> EXERCISE:
Every line must be returned precisely as it is written.

> INFORMATION SHOWN:

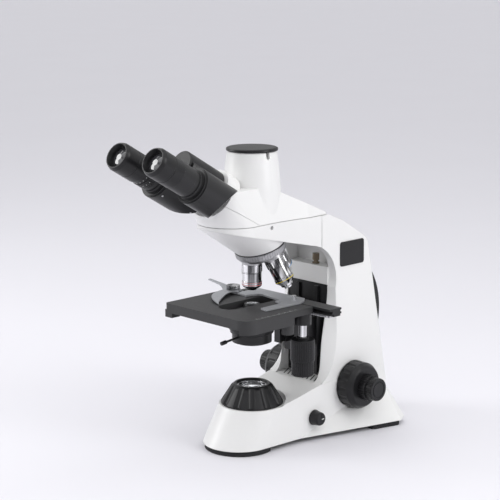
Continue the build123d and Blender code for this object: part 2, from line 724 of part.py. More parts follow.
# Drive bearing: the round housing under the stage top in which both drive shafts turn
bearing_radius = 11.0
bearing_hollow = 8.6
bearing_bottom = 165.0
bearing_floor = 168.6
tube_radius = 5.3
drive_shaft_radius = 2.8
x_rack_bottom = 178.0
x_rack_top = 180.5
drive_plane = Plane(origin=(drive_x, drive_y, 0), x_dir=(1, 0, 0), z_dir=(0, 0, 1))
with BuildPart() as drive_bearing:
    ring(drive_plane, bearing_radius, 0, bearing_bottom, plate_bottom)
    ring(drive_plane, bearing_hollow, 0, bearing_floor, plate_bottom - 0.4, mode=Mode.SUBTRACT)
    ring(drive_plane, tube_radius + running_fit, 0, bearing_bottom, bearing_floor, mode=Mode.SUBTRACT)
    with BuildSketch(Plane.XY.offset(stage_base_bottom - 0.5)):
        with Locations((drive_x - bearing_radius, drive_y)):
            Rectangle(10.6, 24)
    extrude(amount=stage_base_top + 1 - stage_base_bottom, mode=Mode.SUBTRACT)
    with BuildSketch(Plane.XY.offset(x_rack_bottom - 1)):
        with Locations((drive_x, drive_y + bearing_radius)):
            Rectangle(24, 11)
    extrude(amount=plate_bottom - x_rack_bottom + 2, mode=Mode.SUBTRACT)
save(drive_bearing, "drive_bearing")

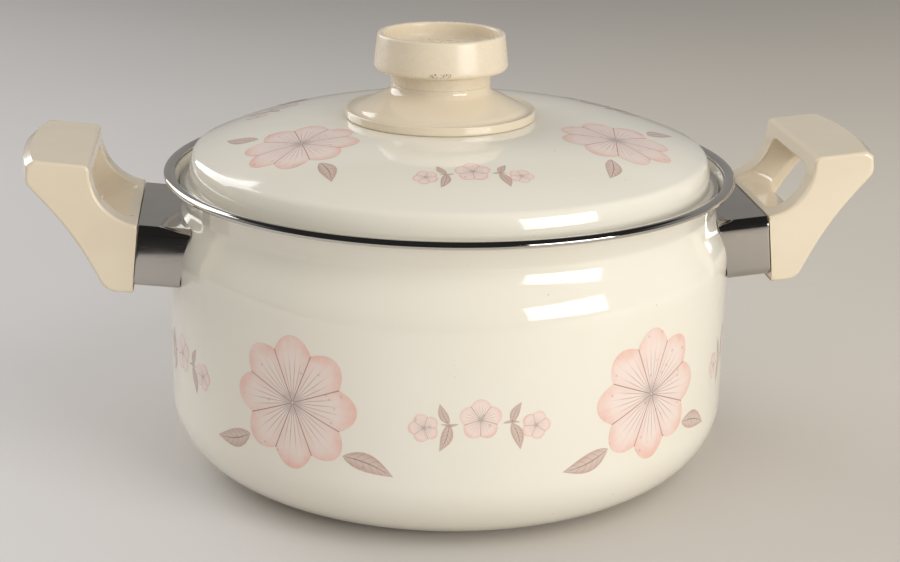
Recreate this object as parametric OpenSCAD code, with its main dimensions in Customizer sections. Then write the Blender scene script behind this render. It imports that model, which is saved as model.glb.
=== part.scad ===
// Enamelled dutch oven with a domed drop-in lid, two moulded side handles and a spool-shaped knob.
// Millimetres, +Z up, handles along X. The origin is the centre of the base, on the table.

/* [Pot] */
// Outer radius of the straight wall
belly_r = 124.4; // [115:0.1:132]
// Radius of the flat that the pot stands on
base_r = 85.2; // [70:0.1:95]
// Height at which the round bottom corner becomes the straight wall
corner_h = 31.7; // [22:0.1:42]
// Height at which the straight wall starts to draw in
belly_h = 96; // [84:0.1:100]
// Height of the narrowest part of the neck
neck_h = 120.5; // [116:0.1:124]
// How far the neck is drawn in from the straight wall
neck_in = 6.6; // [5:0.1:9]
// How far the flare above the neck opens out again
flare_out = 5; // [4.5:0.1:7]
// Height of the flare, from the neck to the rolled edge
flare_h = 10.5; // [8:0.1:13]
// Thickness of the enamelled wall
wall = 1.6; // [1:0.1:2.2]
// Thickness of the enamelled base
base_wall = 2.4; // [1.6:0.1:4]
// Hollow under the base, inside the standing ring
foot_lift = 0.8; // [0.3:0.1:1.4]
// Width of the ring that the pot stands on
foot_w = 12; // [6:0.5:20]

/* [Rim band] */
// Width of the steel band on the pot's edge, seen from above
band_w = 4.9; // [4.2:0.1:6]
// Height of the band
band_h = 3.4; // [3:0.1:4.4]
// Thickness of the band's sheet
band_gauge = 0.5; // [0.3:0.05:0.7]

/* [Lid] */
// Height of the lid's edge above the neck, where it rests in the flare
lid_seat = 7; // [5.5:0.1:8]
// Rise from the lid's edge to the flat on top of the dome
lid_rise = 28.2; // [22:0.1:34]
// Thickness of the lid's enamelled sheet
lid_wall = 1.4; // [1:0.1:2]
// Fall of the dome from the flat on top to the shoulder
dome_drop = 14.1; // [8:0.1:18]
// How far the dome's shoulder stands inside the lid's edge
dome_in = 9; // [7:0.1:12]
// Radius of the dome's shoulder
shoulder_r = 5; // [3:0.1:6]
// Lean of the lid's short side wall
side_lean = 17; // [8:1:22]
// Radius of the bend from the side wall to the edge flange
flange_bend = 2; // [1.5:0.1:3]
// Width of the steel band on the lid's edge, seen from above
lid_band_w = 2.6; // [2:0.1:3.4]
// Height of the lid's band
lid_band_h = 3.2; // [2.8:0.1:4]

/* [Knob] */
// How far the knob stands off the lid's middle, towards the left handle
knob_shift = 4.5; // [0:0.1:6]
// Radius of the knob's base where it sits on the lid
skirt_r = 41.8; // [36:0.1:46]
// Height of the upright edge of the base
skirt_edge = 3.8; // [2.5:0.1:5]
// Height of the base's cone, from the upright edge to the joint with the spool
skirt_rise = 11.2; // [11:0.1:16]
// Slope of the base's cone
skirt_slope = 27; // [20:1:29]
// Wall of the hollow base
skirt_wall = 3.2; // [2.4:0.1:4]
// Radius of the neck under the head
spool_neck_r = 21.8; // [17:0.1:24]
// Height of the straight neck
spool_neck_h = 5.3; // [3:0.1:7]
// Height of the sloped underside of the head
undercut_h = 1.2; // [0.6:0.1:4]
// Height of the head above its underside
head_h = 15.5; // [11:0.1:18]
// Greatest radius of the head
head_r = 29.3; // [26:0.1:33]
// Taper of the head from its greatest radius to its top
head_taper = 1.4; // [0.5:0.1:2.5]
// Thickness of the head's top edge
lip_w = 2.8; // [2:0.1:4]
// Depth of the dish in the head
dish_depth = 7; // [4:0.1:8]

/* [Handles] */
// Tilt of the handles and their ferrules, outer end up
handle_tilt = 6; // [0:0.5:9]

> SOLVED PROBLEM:
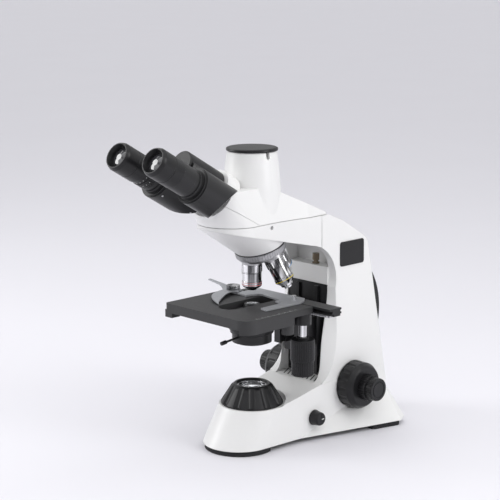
Continue the build123d and Blender code for this object: part 2, from line 724 of part.py. More parts follow.
# Drive bearing: the round housing under the stage top in which both drive shafts turn
bearing_radius = 11.0
bearing_hollow = 8.6
bearing_bottom = 165.0
bearing_floor = 168.6
tube_radius = 5.3
drive_shaft_radius = 2.8
x_rack_bottom = 178.0
x_rack_top = 180.5
drive_plane = Plane(origin=(drive_x, drive_y, 0), x_dir=(1, 0, 0), z_dir=(0, 0, 1))
with BuildPart() as drive_bearing:
    ring(drive_plane, bearing_radius, 0, bearing_bottom, plate_bottom)
    ring(drive_plane, bearing_hollow, 0, bearing_floor, plate_bottom - 0.4, mode=Mode.SUBTRACT)
    ring(drive_plane, tube_radius + running_fit, 0, bearing_bottom, bearing_floor, mode=Mode.SUBTRACT)
    with BuildSketch(Plane.XY.offset(stage_base_bottom - 0.5)):
        with Locations((drive_x - bearing_radius, drive_y)):
            Rectangle(10.6, 24)
    extrude(amount=stage_base_top + 1 - stage_base_bottom, mode=Mode.SUBTRACT)
    with BuildSketch(Plane.XY.offset(x_rack_bottom - 1)):
        with Locations((drive_x, drive_y + bearing_radius)):
            Rectangle(24, 11)
    extrude(amount=plate_bottom - x_rack_bottom + 2, mode=Mode.SUBTRACT)
save(drive_bearing, "drive_bearing")

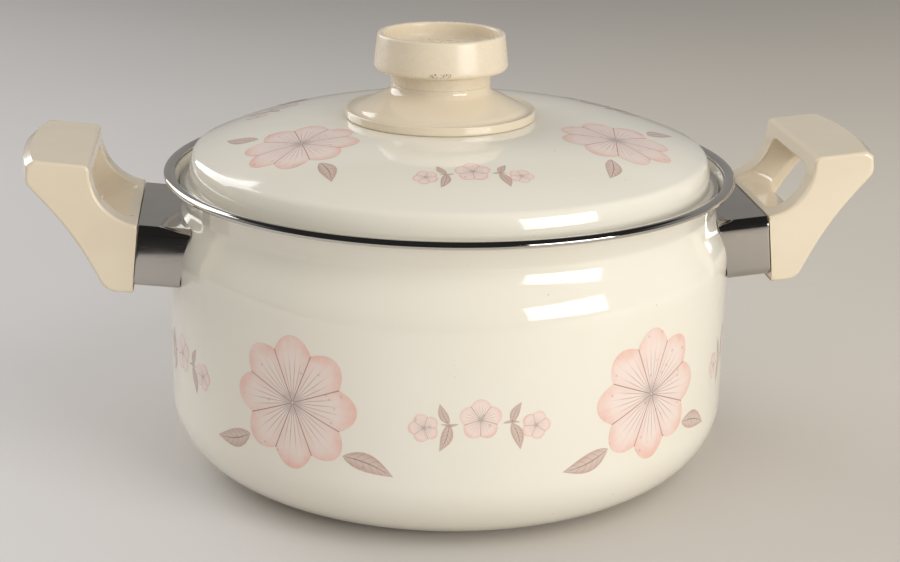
Recreate this object as parametric OpenSCAD code, with its main dimensions in Customizer sections. Then write the Blender scene script behind this render. It imports that model, which is saved as model.glb.
=== part.scad ===
// Enamelled dutch oven with a domed drop-in lid, two moulded side handles and a spool-shaped knob.
// Millimetres, +Z up, handles along X. The origin is the centre of the base, on the table.

/* [Pot] */
// Outer radius of the straight wall
belly_r = 124.4; // [115:0.1:132]
// Radius of the flat that the pot stands on
base_r = 85.2; // [70:0.1:95]
// Height at which the round bottom corner becomes the straight wall
corner_h = 31.7; // [22:0.1:42]
// Height at which the straight wall starts to draw in
belly_h = 96; // [84:0.1:100]
// Height of the narrowest part of the neck
neck_h = 120.5; // [116:0.1:124]
// How far the neck is drawn in from the straight wall
neck_in = 6.6; // [5:0.1:9]
// How far the flare above the neck opens out again
flare_out = 5; // [4.5:0.1:7]
// Height of the flare, from the neck to the rolled edge
flare_h = 10.5; // [8:0.1:13]
// Thickness of the enamelled wall
wall = 1.6; // [1:0.1:2.2]
// Thickness of the enamelled base
base_wall = 2.4; // [1.6:0.1:4]
// Hollow under the base, inside the standing ring
foot_lift = 0.8; // [0.3:0.1:1.4]
// Width of the ring that the pot stands on
foot_w = 12; // [6:0.5:20]

/* [Rim band] */
// Width of the steel band on the pot's edge, seen from above
band_w = 4.9; // [4.2:0.1:6]
// Height of the band
band_h = 3.4; // [3:0.1:4.4]
// Thickness of the band's sheet
band_gauge = 0.5; // [0.3:0.05:0.7]

/* [Lid] */
// Height of the lid's edge above the neck, where it rests in the flare
lid_seat = 7; // [5.5:0.1:8]
// Rise from the lid's edge to the flat on top of the dome
lid_rise = 28.2; // [22:0.1:34]
// Thickness of the lid's enamelled sheet
lid_wall = 1.4; // [1:0.1:2]
// Fall of the dome from the flat on top to the shoulder
dome_drop = 14.1; // [8:0.1:18]
// How far the dome's shoulder stands inside the lid's edge
dome_in = 9; // [7:0.1:12]
// Radius of the dome's shoulder
shoulder_r = 5; // [3:0.1:6]
// Lean of the lid's short side wall
side_lean = 17; // [8:1:22]
// Radius of the bend from the side wall to the edge flange
flange_bend = 2; // [1.5:0.1:3]
// Width of the steel band on the lid's edge, seen from above
lid_band_w = 2.6; // [2:0.1:3.4]
// Height of the lid's band
lid_band_h = 3.2; // [2.8:0.1:4]

/* [Knob] */
// How far the knob stands off the lid's middle, towards the left handle
knob_shift = 4.5; // [0:0.1:6]
// Radius of the knob's base where it sits on the lid
skirt_r = 41.8; // [36:0.1:46]
// Height of the upright edge of the base
skirt_edge = 3.8; // [2.5:0.1:5]
// Height of the base's cone, from the upright edge to the joint with the spool
skirt_rise = 11.2; // [11:0.1:16]
// Slope of the base's cone
skirt_slope = 27; // [20:1:29]
// Wall of the hollow base
skirt_wall = 3.2; // [2.4:0.1:4]
// Radius of the neck under the head
spool_neck_r = 21.8; // [17:0.1:24]
// Height of the straight neck
spool_neck_h = 5.3; // [3:0.1:7]
// Height of the sloped underside of the head
undercut_h = 1.2; // [0.6:0.1:4]
// Height of the head above its underside
head_h = 15.5; // [11:0.1:18]
// Greatest radius of the head
head_r = 29.3; // [26:0.1:33]
// Taper of the head from its greatest radius to its top
head_taper = 1.4; // [0.5:0.1:2.5]
// Thickness of the head's top edge
lip_w = 2.8; // [2:0.1:4]
// Depth of the dish in the head
dish_depth = 7; // [4:0.1:8]

/* [Handles] */
// Tilt of the handles and their ferrules, outer end up
handle_tilt = 6; // [0:0.5:9]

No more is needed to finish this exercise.